The same is very obviously the case when someone thinks in terms of ‘my car’. They identify with the car and absorb the car into an extended sense of self. They are now comparing ‘my car’ with other cars as if comparing themselves. If someone scratches or insults, or reveals the limitations of ‘my car’, they feel deeply wounded. When ‘my team’ is unfairly robbed of a just result by a football referee’s clear bias, fans are incandescent with rage, as if they have themselves been scalded by some grave injustice. If someone insults ‘my country’, ‘my flag’, ‘my President’, ‘my religion’ and so on, people erupt as if they have been personally attacked. In the 1980s, I ruined a night out by suggesting to a group of US Americans that ‘their’ then President, Ronald Reagan, was afflicted by a mental illness, which was indeed the case. They reacted as if I had falsely declared them mentally ill.
Disidentification involves recognising that these emotional reactions are rooted in identification with thoughts. In reality, I am not ‘my country’, I am awareness that observes thoughts like, ‘I love my country’. Awareness has no country, no car, no football team. It is a separate phenomenon, just as a mirror is a separate phenomenon from everything reflected in it. We can intellectually disidentify from our emotional reaction to an insult to our extended sense of self. Instead of thinking, ‘I’m angry’, we can think, ‘My mind is angry’, or even better, ‘I am aware there is anger in the mind.’ We are thus disidentifying from the thought, the emotion and the thinking mind itself.
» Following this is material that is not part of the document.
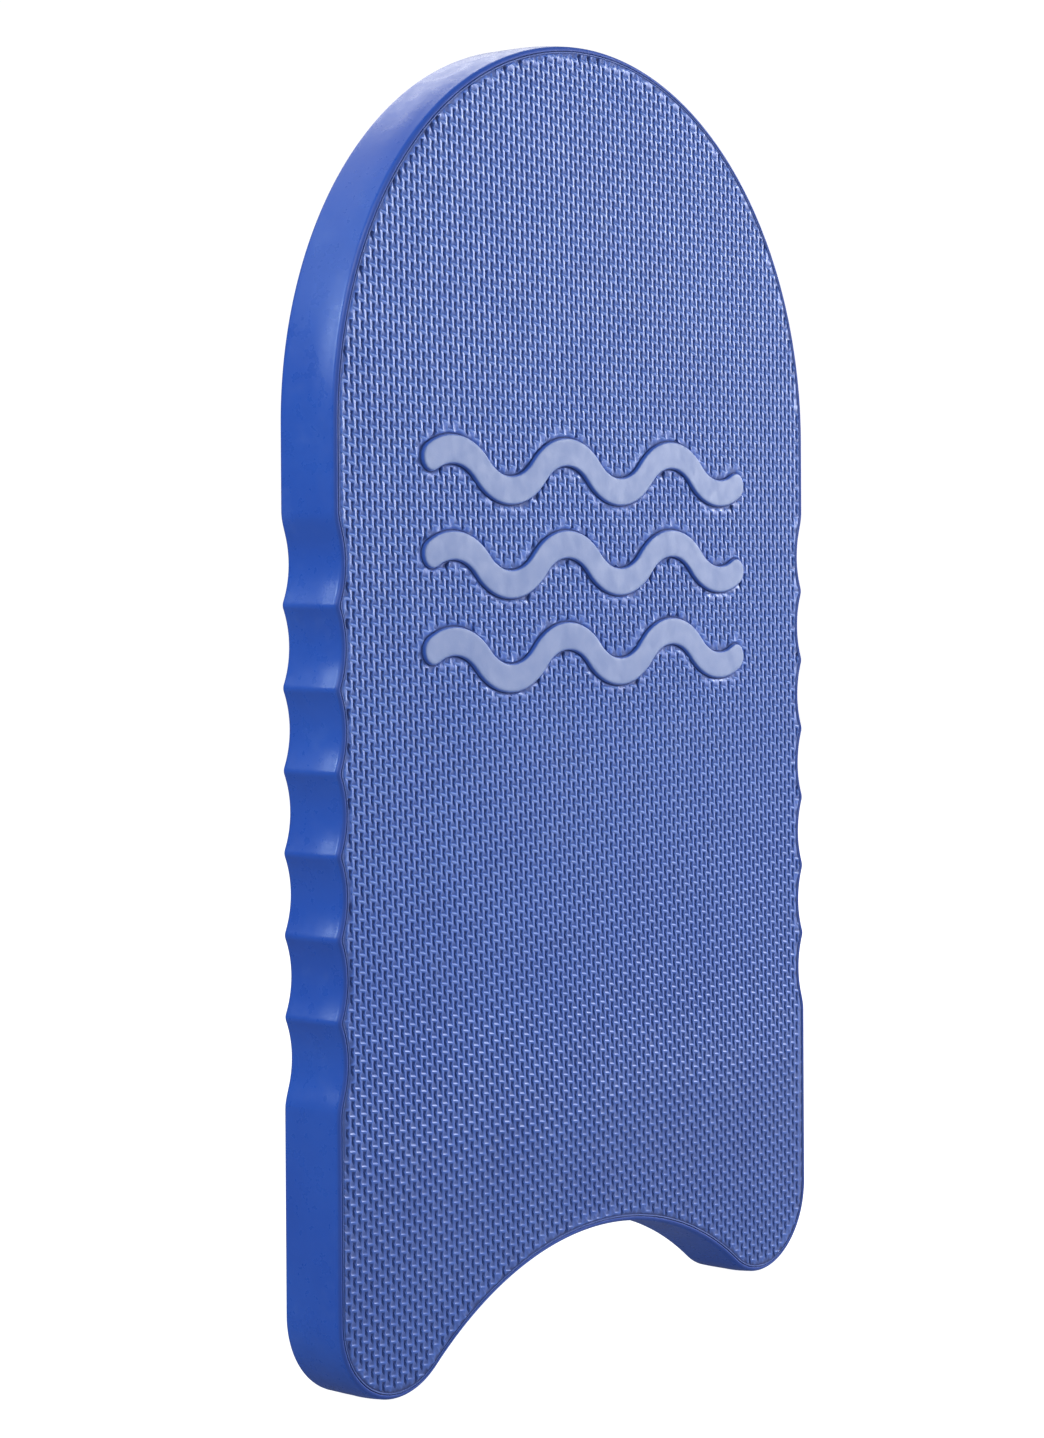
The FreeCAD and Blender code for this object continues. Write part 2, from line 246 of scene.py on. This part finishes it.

But as discussed, the simplest way to disidentify from thought is to direct attention away from thought into feeling. When we think, ‘I’m angry’, we are identifying with thought, mind and emotion. But when we take attention into the body and feel the anger, we create a separation, a gap – we are clearly the observer watching the emotion, so we cannot be the anger. The moment we pay attention to feelings of anger rather than the thoughts fuelling them, the anger starts to cool. Whenever we experience a flash of anger, we can take a moment to glance inwards and feel the anger, and immediately gain more freedom in responding to the emotion. As discussed, the same is true of anxiety, and other emotions like jealousy, sadness, desire and so on.
Meditation, humanistic religion, is above all concerned with this disidentification from thought – we stop identifying with the thoughts in our head and start identifying with the awareness that perceives the thoughts. Disidentifying from thought is disidentifying from ego (which is a conglomeration of thoughts), the ultimate cause of our woes.
Beyond all the ‘bonkers and irrational’ nonsense talked about religion, precisely this, in fact, is the focus of all the enlightened mystics throughout the ages: Buddha, Bodhidharma, Chuang Tzu, Gurdjieff, Hakim Sanai, Heraclitus, Ikkyu, Jesus, Kabir, Krishna, Lai-Khur, Lao tse, Lao tzu, Lazy An, Maharshi, Mahavir, Mansoor, Meister Eckhart, Meera, Nanak, Osho, Patanjali, Rabia, Ramakrishna, Saraha, Tolle, Yoka.
Most of us have no idea that this was their real message – indeed, many or most of their names are unknown to us. And this is the greatest tragedy, the worst example of ‘mainstream’ filtering, because their message is a great humanising force for awareness, love and compassion.
Why is it ignored? Because the ‘basic principle, rarely violated, is that what conflicts with the requirements of power and privilege does not exist’.